We can see here there’s a strong correlation between latency and the app.limit attribute. This is something we’ll have to address!

I’ve found this Bubble Up tool to be incredibly powerful in tracking down hard-to-find issues. This is especially true if your app is instrumented with a rich set of attributes on each span, so that unexpected correlations can rise out of the woodwork.

Takeaways

Jumping into OpenTelemetry can feel like a daunting endeavor. When I started looking into OpenTelemetry, I found myself incredibly lost just trying to figure out all these new terms and concepts: traces, spans, collectors, propagation, baggage, etc. And on top of that, tracing introduces some radical paradigm shifts in how we approach logging and observability.

But at its most basic level, OpenTelemetry is really just structured logs + context – concepts that many of us are already familiar with. Framing it in this way, OpenTelemetry might feel more accessible to you and your engineering team.

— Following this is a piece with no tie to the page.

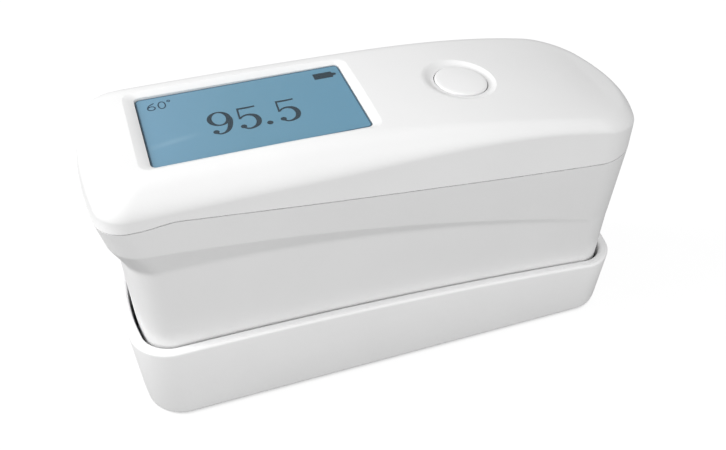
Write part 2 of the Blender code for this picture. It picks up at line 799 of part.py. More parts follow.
def base_tray(group, tools):
    bm = bmesh.new()
    foot = section(base_plan(0.0), PAD_PROUD)
    rim = section(base_plan(RIM_HEIGHT), rim_z)
    loft(bm, [foot, rim])
    tray = finish(mesh_of(bm), "base_tray", white_plastic(), group)
    thicken(tray, BASE_WALL)
    bevel(tray, RIM_ROUND, 2)
    floor_z = TRAY_FLOOR_Z - TRAY_FLOOR_THICKNESS
    floor_plan = base_plan(TRAY_FLOOR_Z, 0.5 * BASE_WALL)
    join(tray, as_cutter(prism("tray_floor", floor_plan, floor_z, TRAY_FLOOR_Z, white_plastic(), tools)))
    low = BASE_PLATE_TOP_Z + SEAT_GAP
    for i, (x, y) in enumerate(BASE_SCREWS, 1):
        join(tray, peg(f"tray_boss_{i}", x, y, BOSS_RADIUS, low, floor_z + OVERCUT, tools))
    wall = tile_outline(SEAT_GAP + TILE_FENCE)
    fence_z = TILE_Z + SEAT_GAP
    join(tray, as_cutter(prism("tile_fence", wall, fence_z, floor_z + OVERCUT, white_plastic(), tools)))
    pocket = prism("tile_pocket", tile_outline(SEAT_GAP), 0.0, TRAY_FLOOR_Z - TILE_LEDGE, steel(), tools)
    view = prism("tile_view", tile_outline(-TILE_LEDGE), 0.0, TRAY_FLOOR_Z + OVERCUT, steel(), tools)
    cut(tray, as_cutter(pocket), as_cutter(view))
    for i, (x, y) in enumerate(BASE_SCREWS, 1):
        cut(tray, pilot(f"tray_pilot_{i}", x, y, 0.0, TRAY_FLOOR_Z - SCREW_SKIN, tools))
    return tray


def tile_outline(grow):
    corner = TILE_CORNER + max(grow, 0.0)
    return rounded_rectangle(TILE_LENGTH + 2.0 * grow, TILE_WIDTH + 2.0 * grow, corner)


def base_underside(group, tools):
    """Base plate with its screws, the rubber pad below it, and the tile and its foam pad above it."""
    outline = base_plan(BASE_PLATE_Z, BASE_WALL + SEAT_GAP)
    plate = prism("base_plate", outline, BASE_PLATE_Z, BASE_PLATE_TOP_Z, white_plastic(), group)
    seat_z = BASE_PLATE_Z + SCREW_SINK
    for i, (x, y) in enumerate(BASE_SCREWS, 1):
        cut(plate, screw_seat(f"base_plate_hole_{i}", x, y, BASE_PLATE_Z, seat_z, tools))
        screw(f"base_screw_{i}", x, y, seat_z, TRAY_FLOOR_Z - SCREW_SKIN - SEAT_GAP - seat_z, group)
    pad_plan = base_plan(0.0, BASE_WALL + PAD_MARGIN)
    prism("base_pad", pad_plan, 0.0, PAD_THICKNESS, material("rubber", (0.05, 0.05, 0.05), 0.85), group)
    glass = material("black_glass", (0.005, 0.005, 0.006), 0.03)
    tile = prism("calibration_tile", tile_outline(0.0), TILE_Z, TILE_TOP_Z, glass, group)
    bevel(tile, TILE_EDGE, 1)
    foam = material("foam", (0.12, 0.12, 0.12), 0.95)
    low = BASE_PLATE_TOP_Z + SEAT_GAP
    prism("tile_pad", tile_outline(-TILE_PAD_INSET), low, TILE_Z - SEAT_GAP, foam, group)


# Shells of the meter


def lower_housing(group, tools):
    bm = bmesh.new()

    def in_base(x):
        return min(RIM_HEIGHT, mix(SOLE_Z, waist_z(x), BODY_LEAN_SHARE))

    levels = [
        section(body_plan(SOLE_Z), SOLE_Z),
        section(body_plan(RIM_HEIGHT), in_base),
        section(waist_plan(), waist_z),
        section(brow_plan(), brow_z),
        section(head_plan(), parting_z),
        section(head_plan(), lambda x: parting_z(x) + PARTING_SPARE),
    ]
    loft(bm, levels)
    housing = finish(mesh_of(bm), "lower_housing", white_plastic(), group)
    thicken(housing, SHELL_WALL)
    low = -0.5 * PARTING_GAP
    cut(housing, parting_slab("above_parting", low, low + 4.0 * PARTING_SPARE, tools))
    join(housing, housing_lip(tools))
    for i, (x, y) in enumerate(COVER_SCREWS, 1):
        z = parting_z(x)
        radius = BOSS_RADIUS + SEAT_GAP
        cut(housing, peg(f"lip_notch_{i}", x, y, radius, z - 2.0 * LIP_ROOT, z + 2.0 * LIP_ROOT, tools))
    for i, (x, y) in enumerate(COVER_SCREWS, 1):
        join(housing, peg(f"cover_post_{i}", x, y, POST_RADIUS, BLOCK_Z, POST_TOP_Z, tools))
    for i, (x, y) in enumerate(SOLE_SCREWS, 1):
        high = BLOCK_Z + BOSS_DEPTH + SCREW_SKIN
        join(housing, peg(f"sole_boss_{i}", x, y, BOSS_RADIUS, BLOCK_Z, high, tools))
    for i, side in enumerate((-1.0, 1.0), 1):
        join(housing, as_cutter(socket_ledge(i, side, tools)))
    join(housing, hook_ledge(tools))
    for i, (x, y) in enumerate(COVER_SCREWS, 1):
        cut(housing, screw_seat(f"cover_access_{i}", x, y, BLOCK_Z, POST_TOP_Z - POST_SEAT, tools))
    for i, (x, y) in enumerate(SOLE_SCREWS, 1):
        cut(housing, pilot(f"sole_pilot_{i}", x, y, SOLE_TOP_Z, BLOCK_Z + BOSS_DEPTH, tools))
    cut(housing, socket_mouth(tools))
    return housing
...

Next: Distributed Tracing with OpenTelemetry

Structured logs with context are powerful in their own right, especially when combined with tooling like Bubble Up. But where OpenTelemetry really shines is in distributed tracing. Imagine traces that contain information about the entire request, from the client side, to APIs, to backend microservices, and so on.

This post is meant as a basic introduction to observability with OpenTelemetry. In my next posts, I will discuss how to set up distributed tracing, including some edge cases which will require custom tooling.